In its place comes “an heart of flesh,” basar (בָּשָׂר, meaning “flesh,” here, describing something living, soft, and responsive). Think about the contrast. Stone resists every impression; flesh receives it. Stone is cold and unyielding; flesh is warm and alive. Where the stony heart could not be reached, the heart of flesh opens like a hand.

A Transformation, Not a Transaction

Here is what sets this passage apart from every self-improvement scheme you have ever tried. God does not stop at the renewed heart. The promise goes further: “I will put my spirit within you, and cause you to walk in my statutes.” The Hebrew word ruach (רוּחַ, meaning “spirit,” “breath,” or “wind”) speaks of life force, animating energy, the very breath that keeps living things alive. When the heart of stone gives way to a heart of flesh, the person who has repositioned themselves toward God begins to experience His ruach, the life-giving breath that was never absent but that a hardened interior could neither recognise nor receive, as an ongoing source of power to live differently.

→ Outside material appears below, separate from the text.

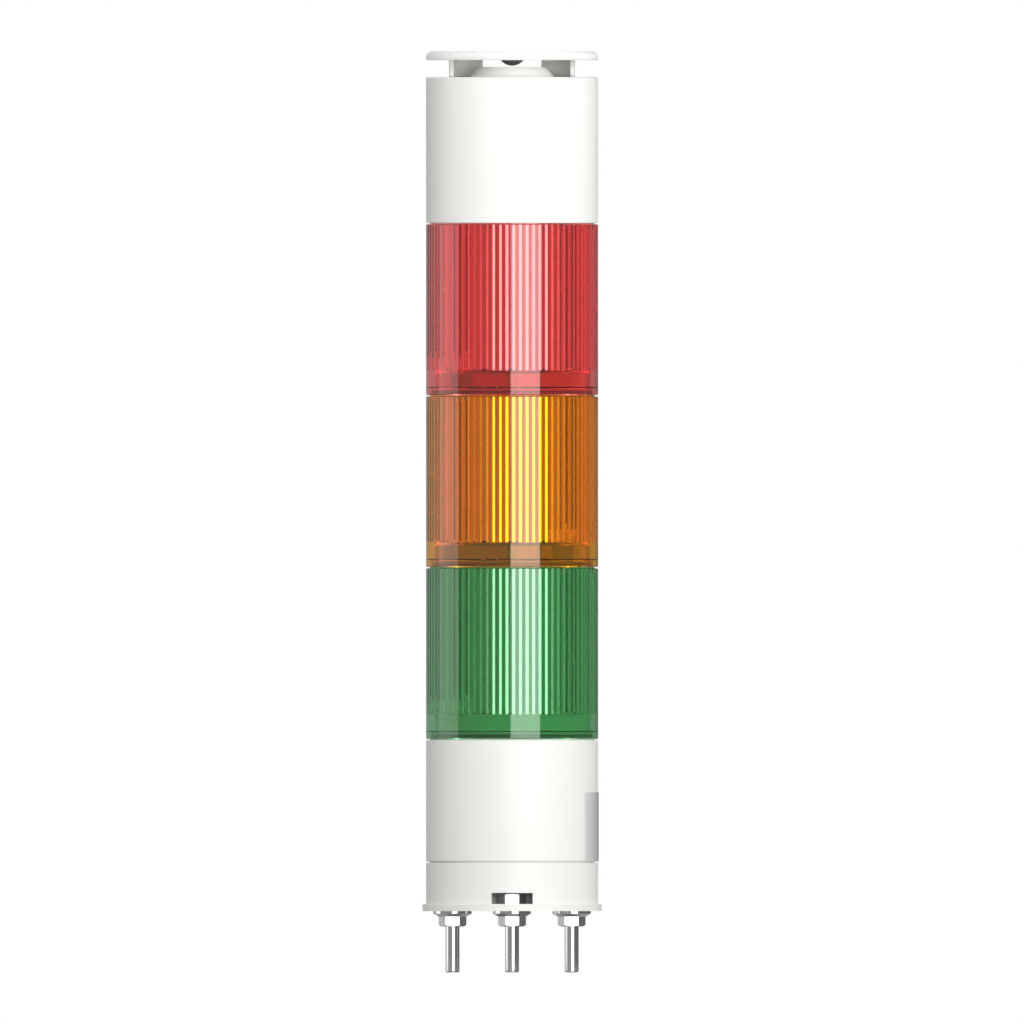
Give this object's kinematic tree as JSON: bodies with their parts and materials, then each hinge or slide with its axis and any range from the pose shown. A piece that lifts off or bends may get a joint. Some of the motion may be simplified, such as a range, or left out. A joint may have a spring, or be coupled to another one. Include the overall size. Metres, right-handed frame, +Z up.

That is the difference between a New Year resolution and what Ezekiel is talking about. A resolution depends entirely on your own resources. It draws from a well that has run dry a hundred times already. But what Ezekiel describes is something no resolution can replicate: the discovery that when you stop trying to generate life from your own depleted reserves and turn instead toward the Source who was never absent, you encounter a sustaining power you could never have manufactured from within yourself.

Now, we should pause here and notice something important. When the text uses language like God “sprinkling,” “giving,” “putting within,” and “taking away,” it paints a vivid picture of God performing physical actions in a particular place, as though He walks in, rolls up His sleeves, and gets to work. But God is Spirit. He has no physical hands to sprinkle with. He occupies no spatial location from which He would need to travel in order to reach you. He fills all reality simultaneously; there is nowhere He is not already fully present. This kind of language is what scholars call Anthropomorphism: the Bible describing God’s activity in terms that our finite minds can picture and relate to. The reality behind the imagery is relational, not mechanical. God does not relocate to transform you. He is already present, always has been, and His transforming work happens as your heart opens to what has always been available from the One who has never moved.

Restoration, Not Rescue from a Sinking Ship

So, what is the goal of all this? Look at the end of the promise: “and cause you to walk in my statutes, and ye shall keep my judgments, and do them.” The purpose of the new heart and the new spirit is not merely to make you feel something different on the inside. It is to enable you to live differently on the outside, here, in the real world, in your actual Monday-to-Friday existence. God’s aim is not to evacuate you to some other place where life finally works. His aim is to restore you to the kind of life He always intended you to live, right where you are.

Think about it this way. When God first created human beings, He designed them to reflect His character, to carry out meaningful work on this earth, and to flourish within His purposes. That original design was never cancelled. God does not revise His intentions. What He purposed from the beginning, He purposes still. The new heart Ezekiel describes is not Plan B. It is the means by which Plan A, the only plan there has ever been, is carried forward in people whose old way of thinking had made them unable to participate in it.

This Promise Is for You

One more thing needs to be said, and it matters enormously. Ezekiel first spoke these words to the people of Israel in a specific historical moment. But God does not reserve His restorative purposes for one group of people to the exclusion of everyone else. His character extends without partiality toward every human being. What He declared through Ezekiel to Israel was never confined to one people; it expressed a restorative purpose that had always encompassed every human being willing to receive it. If you are reading this on the first of January, whether you have spent decades in church or have never picked up a Bible before today, this promise speaks to you. The ground is level. The offer is the same. The God who made it does not distinguish between those who come early and those who come late.

So here you stand at the start of another year. You can reach for the gym bag and the journal if you like; there is nothing wrong with either. But beneath all the surface resolutions, a deeper promise waits. Not a fresh coat of paint over the same crumbling plaster. Not a new list pinned over last year’s failures. Something altogether different: a renewed capacity to think, to feel, to respond, and to live as you were always meant to live, sustained not by your own willpower but by a life force that was always present, always available, and now, with the stone rolled away, able to work freely from within you.

That is a new beginning worthy of the name. And unlike every resolution you have ever abandoned by the middle of February, this one does not wear off.


Declaration

Because God’s purpose for my life has never been revised, I stand today in the reality of His unchanging design. Because no resolution can manufacture what has always been available from Him, I open myself to receive a renewed mind, a responsive heart, and a life animated by the breath that was never withdrawn. Because this promise does not depend on my track record, I come without pretence, without qualification, and without fear that I have missed my chance. Because He does not distinguish between the seasoned and the seeking, I take my place alongside every person who has ever dared to believe that genuine transformation is possible. Because He has always been present, I do not wait for Him to arrive; I simply open what was closed. Because His word does not fade with the calendar, I build my year on what cannot wear off, cannot be outgrown, and cannot be undone. Because I was made to reflect His character, to carry out work that matters, and to flourish within His purposes, I step into this day knowing that the truest new beginning is not the one I orchestrate but the one I receive. I am not starting over. I am being restored.